ALL ACCESS: A lot of networks do TV interviews, but have you ever wanted to know the juicy details that never make air? You can tell a lot about who people really are when the cameras aren’t rolling. Here’s a behind-the-scenes look at the interview that Laura Okmin had with Philadelphia’s Kevin Kolb.
Philadelphia is known for having the toughest sports fans in America.
That is why Kevin Kolb has had the most amazing season. Not the season he thought he would have, mind you. That season would’ve been spent throwing touchdowns and leading the Philadelphia Eagles to the playoffs.
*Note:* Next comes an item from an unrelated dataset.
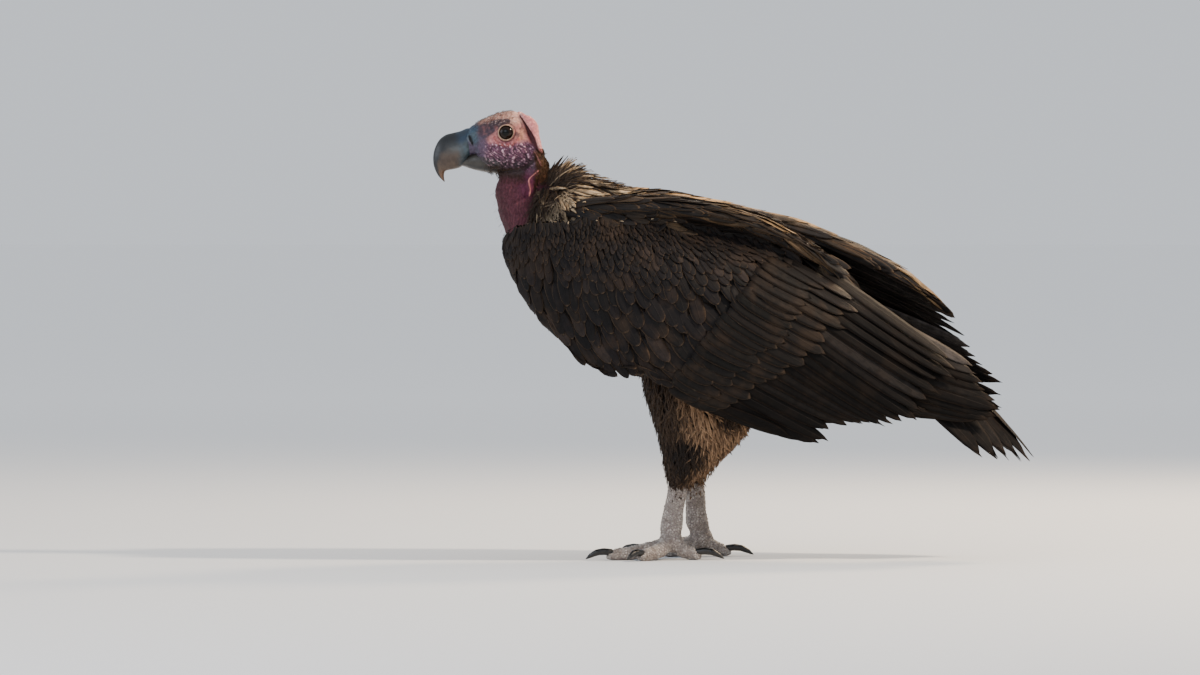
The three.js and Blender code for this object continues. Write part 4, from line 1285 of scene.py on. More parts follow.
for name, side in SIDES.items():
    low, high = box_of([f"wing_{part}_{name}" for part in ("hand", "arm", "coverts")])

    def front_edge(spots):
        back, up = share_of(spots, low, high)
        return smoothstep(0.30, 0.05, back - 0.55 * (0.8 - up)) * smoothstep(0.85, 0.6, up)

    def covert_length(spots):
        back, up = share_of(spots, low, high)
        plain = 21 + 38 * smoothstep(0.97, 0.42, up) + 10 * smoothstep(0.5, 1.0, back)
        return plain + (54 - plain) * front_edge(spots)

    def covert_half(spots):
        up = share_of(spots, low, high)[1]
        share = 0.13 + 0.11 * smoothstep(0.96, 0.60, up) - 0.08 * front_edge(spots)
        return share * covert_length(spots)

    def covert_gap(spots):
        length = covert_length(spots)
        return (0.15 + 0.09 * (length > 45)) * length + 0.42 * covert_half(spots)

    wanted = (face_part == part_index["wing"]) & (face_middles[:, 1] * side > 0)
    coat(
        f"wing_covert_vanes_{name}", wanted, covert_material,
        seed=11 + side, tries=24000, length=covert_length, half=covert_half,
        gap=covert_gap, heading=lambda spots: lie_at(spots, low, high, WING_LIE),
        rows=VANE_ROWS, outline=ROUND_TIP, rise=(-2.6, 0.7, 1.2),
        roll=0.07, stray=0.6, overhang=0.34, reach=14,
    )

# ---- Flight feathers and greater coverts ----
# Long stiff feathers of the folded wing, each a single worn vane on a pale shaft. They lie like
# roof tiles with the innermost on top, and the two rows of greater coverts lie over their roots.
QUILL_ROWS = np.array([0, 0.10, 0.25, 0.42, 0.58, 0.72, 0.82, 0.90, 0.955, 1.0])
WORN_TIP = np.array([0.45, 0.75, 0.95, 1.0, 0.99, 0.92, 0.79, 0.60, 0.36, 0.05])
STRIP_LENGTH = 0.9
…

Instead, Kolb has spent his season, on the bench, reading countless letters and being stopped endless times in restaurants, malls and movie theaters by Philadelphians — remember, the toughest sports fans in America — wanting to tell him how much they admire him for the season he’s had, telling him he has earned more respect by how he has handled not playing than anything he will ever do on the field.
There’s nothing sexier in sports than a quarterback controversy, and the Eagles’ situation should’ve been the perfect soap opera.
The only problem?
That’s not Kevin Kolb’s style.
"I’ve had more fun this year than I ever have. No one believes me when I say that, but there’s not one person who doesn’t get along in our locker room. Not one. There was no way I was going to be that one,” Kolb said describing this season.
One of the reasons Philly’s situation was so healthy was because of the communication between the three integral people in this triangle: Kolb, Michael Vick and head coach Andy Reid. The two quarterbacks already had a strong relationship, golfing once a week together last year — they really like each other.
As for the man who demoted him, Kolb says his relationship with Reid is stronger now than it has ever been.
Just to refresh your memory, this is the quarterback who was so highly regarded that the Eagles shipped Donovan McNabb — the face of the franchise — out of town, gave Kolb a contract extension and told him along with the rest of the football world that "you are the man."
The only problem? Vick proved to be the man and what could Reid do?
Even Kolb understood.
“I see the same quarterback you do. It’s one thing if you know you can come in and do a better job than the guy who replaced you, but I’m amazed at what he’s doing along with everyone else. He’s having an MVP-type season, how can I be bitter?”
While the media criticized Reid for not speaking the truth about the situation, Kolb says his coach was completely honest with him every step of the way.
That’s still the case. Reid pulls his backup quarterback aside before or after each practice and asks him what his thoughts are for the game, what plays he thinks would work best and what plays Vick likes running that week.
“I don’t know if he’s just trying to make me feel good, but I do know he’s given me a feeling of ownership with the offense even though I’m not the starter and I appreciate that,” Kolb said.
I can fill an entire column with stories about how wonderful of a person Kevin Kolb is and how he’s handled his job demotion in a way most of us would never be able, but I don’t want that to be confused with Kolb being satisfied with his role. He’s not. He roots for Vick’s success, but wants desperately to be a starting quarterback. “It’s in my blood,” he says.
As a backup for four seasons, he is an all pro when it comes to the mental reps he’s taken, but he knows the only way he’ll be a better football player is by taking them physically and consistently.
In two of the five games Kolb has started, he has earned offensive player of the week, but he then goes back to the bench unable to build on what he learned. Last week against Dallas, his critics wondered if he had the stuff to be a starter, forgetting he hadn’t taken a snap with the first team in 10 weeks, not to mention there was just one starter on the entire offense.
He wants to prove to the league — and himself — how good he can be, but it’s hard to do that in bits and pieces.
Next season will be a major dilemma for the Eagles. Trade Kolb, or with the durability question regarding Vick, do you bring him back for a fifth season?
It’s great fodder for talk radio, but Kolb refuses to entertain the “what if” game.
The script he would write for next season? “I don’t want to predetermine anything,’’ he said. "I don’t want to be let down or get overly excited. All I know is the door is open and my mind is open. I love this team. I love Andy. I’m also ready to be a starter. I’m bred for this. I’m ready to lead a team on and off the field.”
As he waits for that opportunity to change his life, he’s already changed the lives of others. Just ask the 15-year-old boy who approached Kolb at dinner the other night.
The boy told him he didn’t want his autograph, he just wanted to tell him that he’s his favorite quarterback. The boy’s mother quietly followed up, telling Kolb that her son has pictures of him all over his room because he is the kind of quarterback and person he wants to be. Those moments aren’t lost on him.
“When you feel like you’ve earned the respect of Philly fans, you feel like you really did something.”